Polymerase proofreading deficiency (PPD), caused by mutations in POLE and POLD1 genes, leads to extremely high tumor mutation burdens and distinct mutational signatures. While PPD tumors show promising responses to immunotherapy, identifying the specific variants responsible remains challenging. Current variant classification efforts are incomplete, with many variants of unknown significance, including well-known drivers like POLE P286R and V411L.

We analyzed 235,161 sequenced tumors from three major databases (GENIE, TCGA, and CPC) using an iterative SVM approach that incorporated both mutation burden and signature analysis. For structural characterization, we leveraged AlphaFold2 to generate 160 models for each variant, developing a novel metric based on pLDDT scores to assess structural impact. We further employed AlphaFold3 to analyze magnesium ion binding in specific variants. Clinical correlations were examined across different driver clusters.

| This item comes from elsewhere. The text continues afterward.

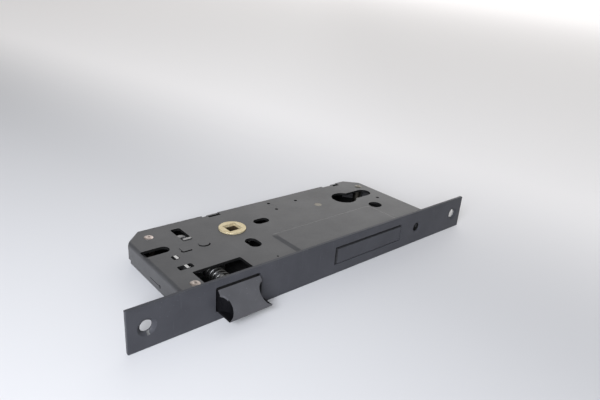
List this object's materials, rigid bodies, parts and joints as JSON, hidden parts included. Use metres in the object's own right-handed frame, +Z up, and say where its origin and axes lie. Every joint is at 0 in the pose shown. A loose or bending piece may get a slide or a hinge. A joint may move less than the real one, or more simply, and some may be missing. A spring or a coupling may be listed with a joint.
{
  "type": "mortise lock case",
  "caption": "Sash mortise lock case for a profile cylinder, with forend, bevelled latch, deadbolt drawn in, brass follower and riveted sheet-steel case.",
  "frame": {"origin": "on the forend's front face, midway between its two screw holes", "axes": "+X along the forend from the latch end to the deadbolt end, +Y into the door, +Z up with the lock lying on its side"},
  "size_m": [0.245, 0.0853, 0.022],
  "materials": {
    "black_coat": "matt black powder coat",
    "black_forend": "matt black coat over satin steel",
    "zinc": "bright zinc plate",
    "spring_steel": "drawn wire",
    "brass": "cast and machined brass",
    "rivet_plate": "copper-tinted zinc plate",
    "black_nylon": "moulded nylon"
  },
  "bodies": {
    "case": {"forend": "black_forend", "case_body": "black_coat", "case_cover": "black_coat", "corner_rivets": "rivet_plate", "stem_bracket": "zinc", "spring_stop_post": "zinc", "tail_guide_posts": "zinc", "change_lever_post": "black_coat", "throw_lever_post": "rivet_plate", "detent_spring": "spring_steel"},
    "latch": {"latch_head": "black_forend", "latch_insert": "black_nylon", "latch_stem": "zinc", "latch_washer": "zinc", "latch_tail": "zinc", "latch_spring": "spring_steel"},
    "follower": {"follower_hub": "brass", "follower_arm": "zinc", "follower_spring": "spring_steel"},
    "change_lever": {"change_lever": "zinc"},
    "deadbolt": {"deadbolt_head": "black_forend", "deadbolt_rivets": "zinc", "deadbolt_tail": "zinc"},
    "throw_lever": {"throw_lever": "zinc", "throw_lever_pin": "zinc"}
  },
  "joints": [
    {"name": "follower_turn", "type": "hinge", "parent": "case", "child": "follower", "pos_m": [-0.0375, 0.05, 0], "axis": [0, 0, -1], "range_deg": [0, 38], "stiffness_Nm_per_rad": 0.6, "springref_deg": -34.38, "deforming": ["follower_spring"]},
    {"name": "latch_slide", "type": "slide", "parent": "case", "child": "latch", "axis": [0, 1, 0], "range_m": [0, 0.011], "stiffness_N_per_m": 300, "springref_m": -0.02, "deforming": ["latch_spring"]},
    {"name": "change_lever_turn", "type": "hinge", "parent": "case", "child": "change_lever", "pos_m": [0.0025, 0.0637, 0], "axis": [0, 0, -1], "range_deg": [0, 9.2]},
    {"name": "deadbolt_slide", "type": "slide", "parent": "case", "child": "deadbolt", "axis": [0, -1, 0], "range_m": [0, 0.02], "deforming": ["detent_spring"]},
    {"name": "throw_lever_turn", "type": "hinge", "parent": "case", "child": "throw_lever", "pos_m": [0.0305, 0.0504, 0], "axis": [0, 0, 1], "range_deg": [0, 70.1]}
  ],
  "couplings": [
    {"joint": "follower_turn", "follows": "latch_slide", "rad_per_m": 60.293},
    {"joint": "change_lever_turn", "follows": "latch_slide", "rad_per_m": 14.597},
    {"joint": "throw_lever_turn", "follows": "deadbolt_slide", "rad_per_m": 61.087}
  ]
}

We identified 567 PPD tumors across 13 cancer types, with 515 harboring driver variants. Our analysis revealed novel POLE drivers outside the exonuclease domain, challenging traditional assumptions about variant pathogenicity. Structural analysis achieved an AUC of 0.85 in distinguishing drivers from passengers, outperforming existing tools like AlphaMissense (AUC=0.73) and MutPred2 (AUC=0.63). We identified three distinct structural regions affected by PPD variants and classified drivers into six clusters based on their structural impact. These clusters showed significant associations with MMR status, mutation burden, and signature profiles. Clinical analysis revealed age-related correlations specific to male colorectal cancer patients and endometrial cancer cases. Our integrated approach provides novel insights into PPD variant classification and their functional impacts. The characterization of distinct structural clusters suggest multiple mechanisms through which PPD variants affect polymerase function. The differential associations of clusters with clinical features and molecular characteristics indicate potential prognostic and therapeutic implications. Saturation analysis suggests that while additional drivers may be discovered with larger datasets, the current list captures most clinically relevant variants.

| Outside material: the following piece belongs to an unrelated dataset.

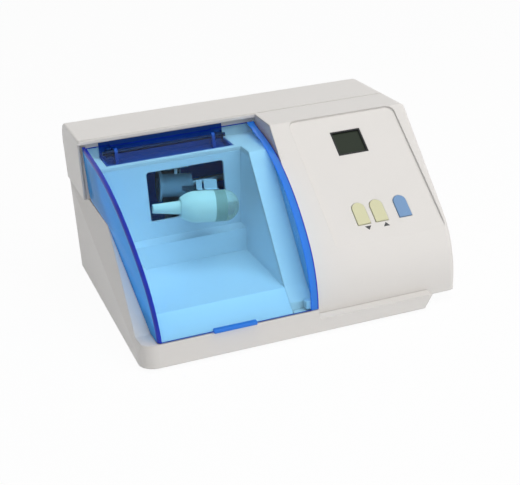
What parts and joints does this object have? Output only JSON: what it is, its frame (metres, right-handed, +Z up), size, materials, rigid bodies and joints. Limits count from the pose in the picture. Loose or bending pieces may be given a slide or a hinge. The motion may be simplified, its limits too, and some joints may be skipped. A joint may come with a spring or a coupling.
{
  "type": "dental amalgamator",
  "caption": "Desktop dental mixer with a clear hinged lid over a shaking capsule arm, a sloping panel with display and keys, and a rear mains inlet.",
  "frame": {"origin": "middle of the overall footprint, on the plane that the feet stand on", "axes": "+X to the user's right, +Y to the back, +Z up"},
  "size_m": [0.2474, 0.218, 0.122],
  "materials": {
    "housing": "satin moulded",
    "liner": "satin moulded",
    "tray": "satin moulded",
    "lid": "clear tinted",
    "rubber": "moulded",
    "steel": "plated",
    "spring_steel": "polished",
    "aluminium": "turned",
    "board": "solder mask",
    "black_plastic": "moulded",
    "window": "smoked",
    "key_cream": "moulded",
    "key_blue": "moulded",
    "copper": "wound",
    "black_steel": "black enamel",
    "core_steel": "laminated",
    "white_plastic": "moulded",
    "capsule_plastic": "moulded",
    "ring_plastic": "moulded",
    "dome_plastic": "clear",
    "glass": "clear",
    "brass": "plated"
  },
  "bodies": {
    "base": {"base_tray": "tray", "upper_housing": "housing", "mixing_chamber": "liner", "feet": "rubber", "foot_screws": "steel", "housing_screws": "steel", "hinge_pin": "steel", "hinge_brackets": "black_steel", "reed_switch": "glass", "display_window": "window", "display_frame": "black_plastic", "display_module": "black_plastic", "control_board": "board", "tact_switches": "black_plastic", "board_screws": "steel", "ribbon": "white_plastic", "motor_can": "steel", "end_shields": "aluminium", "bearings": "steel", "cradle": "steel", "rubber_mounts": "rubber", "cradle_screws": "steel", "restraint_leaf": "spring_steel", "grommet": "rubber", "power_board": "board", "board_parts": "black_plastic", "transformer_core": "core_steel", "transformer_coil": "copper", "inlet_shell": "black_plastic", "inlet_pins": "brass", "rocker_frame": "black_plastic"},
    "lid": {"lid": "lid", "lid_magnet": "black_plastic"},
    "rotor": {"drive_shaft": "steel", "wobble_journal": "steel", "armature": "core_steel", "fan": "black_plastic"},
    "arm": {"wobble_hub": "aluminium", "journal_race": "brass", "stud": "white_plastic", "shaker_arm": "aluminium", "capsule_clip": "spring_steel"},
    "capsule": {"capsule_body": "capsule_plastic", "capsule_ring": "ring_plastic", "capsule_dome": "dome_plastic"},
    "down_key": {"key_down": "key_cream"},
    "up_key": {"key_up": "key_cream"},
    "start_key": {"key_start": "key_blue"},
    "drawer": {"fuse_drawer": "black_plastic", "fuse": "glass"},
    "switch": {"rocker": "black_plastic"}
  },
  "joints": [
    {"name": "lid_hinge", "type": "hinge", "parent": "base", "child": "lid", "pos_m": [-0.06147, 0.0275, 0.11011], "axis": [-1, 0, 0], "range_deg": [0, 75]},
    {"name": "motor_spin", "type": "hinge", "parent": "base", "child": "rotor", "pos_m": [-0.00022, 0.0245, 0.07952], "axis": [1, 0, 0], "continuous": true},
    {"name": "arm_swing", "type": "hinge", "parent": "base", "child": "arm", "pos_m": [-0.05722, 0.0245, 0.07952], "axis": [0.1045, 0, 0.9945], "range_deg": [0, 10], "stiffness_Nm_per_rad": 0.6},
    {"name": "capsule_pull", "type": "slide", "parent": "arm", "child": "capsule", "axis": [-0.0867, -0.9962, 0.0091], "range_m": [0, 0.025]},
    {"name": "down_key_press", "type": "slide", "parent": "base", "child": "down_key", "axis": [0, 0.6428, -0.766], "range_m": [0, 0.0006], "stiffness_N_per_m": 800},
    {"name": "up_key_press", "type": "slide", "parent": "base", "child": "up_key", "axis": [0, 0.6428, -0.766], "range_m": [0, 0.0006], "stiffness_N_per_m": 800},
    {"name": "start_key_press", "type": "slide", "parent": "base", "child": "start_key", "axis": [0, 0.6428, -0.766], "range_m": [0, 0.0006], "stiffness_N_per_m": 800},
    {"name": "fuse_drawer_slide", "type": "slide", "parent": "base", "child": "drawer", "axis": [0, 1, 0], "range_m": [0, 0.014]},
    {"name": "rocker_tilt", "type": "hinge", "parent": "base", "child": "switch", "pos_m": [0.03778, 0.104, 0.0385], "axis": [0, 0, 1], "range_deg": [0, 18]}
  ]
}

This comprehensive analysis of PPD drivers combines genomic evidence with structural insights to advance our understanding of polymerase proofreading deficiency. Our findings provide a framework for variant classification and suggest that different PPD drivers may operate through distinct mechanisms, potentially influencing clinical outcomes. The established relationships between structural impacts and molecular features offer new perspectives for personalized therapeutic approaches in PPD tumors.